Tomaszewska stanowczo o losie Sylwii Grzeszczak w The Voice: "Nie wystarczy być artystą, żeby się tu odnaleźć"

Sylwia Grzeszczak debiutowała w fotelu trenera The Voice of Poland. Nie miała łatwego zadania, a fani show nie bardzo zaakceptowali ją w nowej roli. Pojawiły się wieści, że TVP nie będzie chciało zaprosić piosenkarki do kolejnej edycji. Współprowadząca program, Małgorzata Tomaszewska, skomentowała aferę wokół Grzeszczak. Czy gwiazda rzeczywiście jest w konflikcie z ekipą show?
Wiemy już co słychać w rodzinie programu The Voice. W wersji dla seniorów sporo zmian. Sprawdźcie, kiedy wystartuje trzecia edycja i jak ostatecznie będzie wyglądał skład trenerów po odejściu Piaska. W podstawowej wersji show na fotelach zasiadają: Justyna Steczkowska, Sylwia Grzeszczak, Tomson i Baron oraz Marek Piekarczyk. Spora część fanów programu nie akceptuje Grzeszczak w roli trenerki. Uważają, że jej udział jest nieporozumieniem. W sieci lawina komentarzy na temat piosenkarki. Internauci uważają, że gwiazda nie potrafi poprowadzić uczestników i dobiera im słaby repertuar. Za każdym razem, gdy Grzeszczak decydowała, kto z jej drużyny ma odpaść, widzowie nie mogli pogodzić się z jej decyzją i ostro ją krytykowali. Po pewnym czasie piosenkarka postanowiła zabrać głos i zmierzyć się z niepochlebnymi opiniami.
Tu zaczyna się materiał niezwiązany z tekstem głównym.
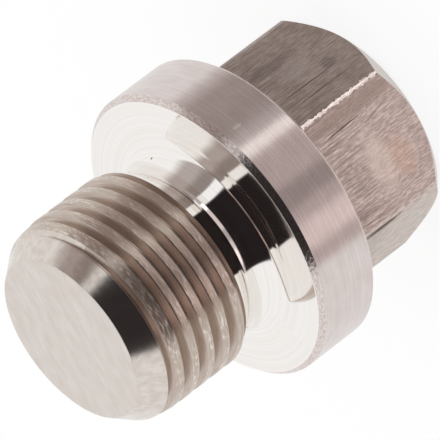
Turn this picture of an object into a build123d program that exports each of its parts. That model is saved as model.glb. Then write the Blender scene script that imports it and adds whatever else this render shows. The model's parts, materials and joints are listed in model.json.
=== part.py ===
from build123d import *
import os
from math import ceil, radians, tan

# Hex head pipe plug, turned in one piece from hexagon bar: a short parallel pipe thread, a relief neck,
# a round sealing collar and a wrench hex. It stands on its head with the thread up. Sizes are in mm.

# Hex head. The chamfer's angle is measured from the end face, and its circle lies just inside the flats.
hex_across_flats = 9.9
hex_height = 5.95
hex_edge_radius = 0.5
head_chamfer_angle = 46.0
head_chamfer_inset = 0.05

# Collar
collar_diameter = 14.0
collar_thickness = 3.25
collar_front_chamfer = 0.25
collar_back_chamfer = 0.2

# Relief neck between the sealing face and the thread, as deep below the thread's root as neck_relief
neck_relief = 0.35
neck_length = 1.4
neck_fillet = 1.0
neck_cone_fillet = 0.5
neck_cone_angle = 32.5

# Parallel pipe thread, size 1/8, right-handed. Its crests are flat, and its flanks lean 27.5 degrees.
thread_diameter = 9.728
threads_per_inch = 28
thread_flank_angle = 27.5
thread_crest_width = 0.40
thread_root_width = 0.085
thread_length = 8.0

# Where round the tip the middle of the groove runs out
thread_exit_angle = 328.0

# Tip: a cone from the end face, then a slight taper up to the full thread
tip_inset = 0.93
tip_cone_angle = 37.0
lead_taper_depth = 0.13
lead_taper_length = 0.9

# How far the thread's cutter reaches past the crests
cutter_overrun = 0.2

# The thread's form
pitch = 25.4 / threads_per_inch
flank_slope = tan(radians(thread_flank_angle))
thread_depth = (pitch - thread_crest_width - thread_root_width) / (2 * flank_slope)

# Radii
thread_radius = thread_diameter / 2
root_radius = thread_radius - thread_depth
neck_radius = root_radius - neck_relief
collar_radius = collar_diameter / 2
lead_radius = thread_radius - lead_taper_depth
tip_radius = thread_radius - tip_inset
head_chamfer_radius = hex_across_flats / 2 - head_chamfer_inset

# Heights along the axis, from the head's end face
head_top = hex_height
sealing_face = head_top + collar_thickness
neck_top = sealing_face + neck_length
thread_foot = neck_top + (thread_radius - neck_radius) / tan(radians(neck_cone_angle))
tip_face = sealing_face + thread_length
tip_cone_foot = tip_face - (lead_radius - tip_radius) / tan(radians(tip_cone_angle))
lead_foot = tip_cone_foot - lead_taper_length


def hex_head():
    """The wrench hex, its edges slightly rounded and its end face turned to a cone at the corners."""
    flats = RegularPolygon(hex_across_flats / 2, 6, major_radius=False, rotation=30)
    bar = extrude(fillet(flats.vertices(), hex_edge_radius), head_top)
    cone_radius = head_chamfer_radius + hex_height / tan(radians(head_chamfer_angle))
    cone = Cone(head_chamfer_radius, cone_radius, hex_height, align=(Align.CENTER, Align.CENTER, Align.MIN))
    return bar & cone


def turned_section():
    """Half the lengthwise section of the collar, the neck and the blank for the thread."""
    outline = Polyline(
        (0, head_top),
        (collar_radius - collar_back_chamfer, head_top),
        (collar_radius, head_top + collar_back_chamfer),
        (collar_radius, sealing_face - collar_front_chamfer),
        (collar_radius - collar_front_chamfer, sealing_face),
        (neck_radius, sealing_face),
        (neck_radius, neck_top),
        (thread_radius, thread_foot),
        (thread_radius, lead_foot),
        (lead_radius, tip_cone_foot),
        (tip_radius, tip_face),
        (0, tip_face),
        close=True,
    )
    section = make_face(Plane.XZ * outline)
    neck_root = section.vertices().sort_by_distance((neck_radius, 0, sealing_face))[0]
    section = fillet(neck_root, neck_fillet)
    cone_root = section.vertices().sort_by_distance((neck_radius, 0, neck_top))[0]
    return fillet(cone_root, neck_cone_fillet)


def groove_turn():
    """One turn of the cutter for the thread's groove, starting on the X axis."""
    cutter_radius = thread_radius + cutter_overrun
    half_root = thread_root_width / 2
    half_mouth = half_root + (cutter_radius - root_radius) * flank_slope
    section = Plane.XZ * Polyline(
        (root_radius, -half_root),
        (cutter_radius, -half_mouth),
        (cutter_radius, half_mouth),
        (root_radius, half_root),
        close=True,
    )
    return sweep(make_face(section), Helix(pitch, pitch, root_radius), is_frenet=True)


def plug_body():
    """The whole plug. The groove is cut a turn at a time, from the neck up and out past the tip."""
    body = hex_head() + revolve(turned_section(), Axis.Z)
    turn = groove_turn()
    climb = tip_face - neck_top
    first_angle = thread_exit_angle - 360 * climb / pitch
    for count in range(ceil(climb / pitch) + 1):
        body -= Pos(0, 0, neck_top + count * pitch) * Rot(0, 0, first_angle) * turn
    return body


os.makedirs("parts", exist_ok=True)
export_step(plug_body(), "parts/plug_body.step")
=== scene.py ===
import json
from math import ceil, cos, pi, radians, sin, tan

import bmesh
import bpy
from mathutils import Matrix, Vector


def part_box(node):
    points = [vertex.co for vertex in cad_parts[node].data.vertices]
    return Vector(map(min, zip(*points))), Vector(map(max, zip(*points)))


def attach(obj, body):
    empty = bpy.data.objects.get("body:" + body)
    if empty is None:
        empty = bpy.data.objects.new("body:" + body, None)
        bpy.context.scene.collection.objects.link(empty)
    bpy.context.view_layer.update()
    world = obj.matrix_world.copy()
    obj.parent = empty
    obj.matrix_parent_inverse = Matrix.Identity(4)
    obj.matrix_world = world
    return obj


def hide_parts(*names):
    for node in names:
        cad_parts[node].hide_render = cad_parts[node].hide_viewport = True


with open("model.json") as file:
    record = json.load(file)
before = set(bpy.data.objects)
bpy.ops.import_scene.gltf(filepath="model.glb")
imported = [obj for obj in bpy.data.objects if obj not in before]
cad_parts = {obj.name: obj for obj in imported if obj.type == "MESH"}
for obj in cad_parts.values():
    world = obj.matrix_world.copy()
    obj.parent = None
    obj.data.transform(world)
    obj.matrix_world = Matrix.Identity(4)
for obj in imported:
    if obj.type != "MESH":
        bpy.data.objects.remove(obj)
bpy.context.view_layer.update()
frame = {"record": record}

# A hex head pipe plug, turned in one piece from hexagon bar. It is shaped here in millimetres, and each
# finished mesh is scaled to metres.
metres = 0.001
low, high = (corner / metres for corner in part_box("plug_body"))
mounts = {mount["name"]: mount for mount in frame["record"]["mounts"]}
tip_face = high.z
collar_radius = high.x
sealing_face = mounts["sealing_face"]["pos_m"][2] / metres
flat_distance = mounts["wrench_flat_front"]["pos_m"][0] / metres
thread_radius = mounts["pipe_thread"]["dims"]["r_mm"]

# Hex head
collar_back = 5.95
corner_radius = 0.5
chamfer_angle = 46.0
chamfer_inset = 0.05

# Collar
front_chamfer = 0.25
back_chamfer = 0.2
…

Wyznała, że TVP wielokrotnie proponowała jej udział w show. Czy po tym, co się teraz dzieje ma szansę na kolejną edycję?
Galeria niżej: Sylwia Grzeszczak. Nieudany debiut w show TVP?
Małgorzata Tomaszewska o sytuacji Sylwii Grzeszczak
Współprowadząca show oceniła, z czym zmaga się Grzeszczak jako debiutantka i jak naprawdę wygląda sytuacji za kulisami "The Voice of Poland". Powiedziała, że Grzeszczak odczuwała hejt z każdej strony i przejęła się całą sytuacją:
- To jest bardzo trudne. W momencie, kiedy się debiutuje, to każda nowa rola jest trudną rolą. Każda nowa rola jest obarczona naszym uczuciem, że chcemy się w niej sprawdzić. W momencie, kiedy cały internet gdzieś w nas uderza, to się wydaje, że te osoby, o których piszą media, one tego nie czują. Ale to są tacy sami ludzie. Wszyscy jesteśmy takimi samymi ludźmi i myślę, że to naprawdę nas boli - oceniła Małgorzata Tomaszewska w rozmowie z serwisem JastrząbPost.
Tomaszewska zdementowała plotki mówiące o tym, że ekipa trenerów nie dogaduje się z Grzeszczak. Doceniła ją za to, że szybko weszła w nową rolę. Prezenterka TVP uznaje piosenkarkę za artystkę, ale zwraca uwagę na to, że show rządzi się swoimi prawami:
- Tu nie wystarczy być artystą, żeby się odnaleźć. Że trzeba na czas skończyć swoją rozmowę, trzeba wyeliminować uczestnika, to jest chyba najtrudniejsze dla trenerów, bo oni się bardzo zżywają z tymi ludźmi (...) Ale myślę, że Sylwia się bardzo szybko odnalazła w tej nowej rzeczywistości i mam nadzieję, że poradziła sobie z tym wszystkim wewnętrznie – z tym hejtem, który jest. Ona bardzo dużo koncertuje, więc mam nadzieję, że nie miała czasu tego czytać.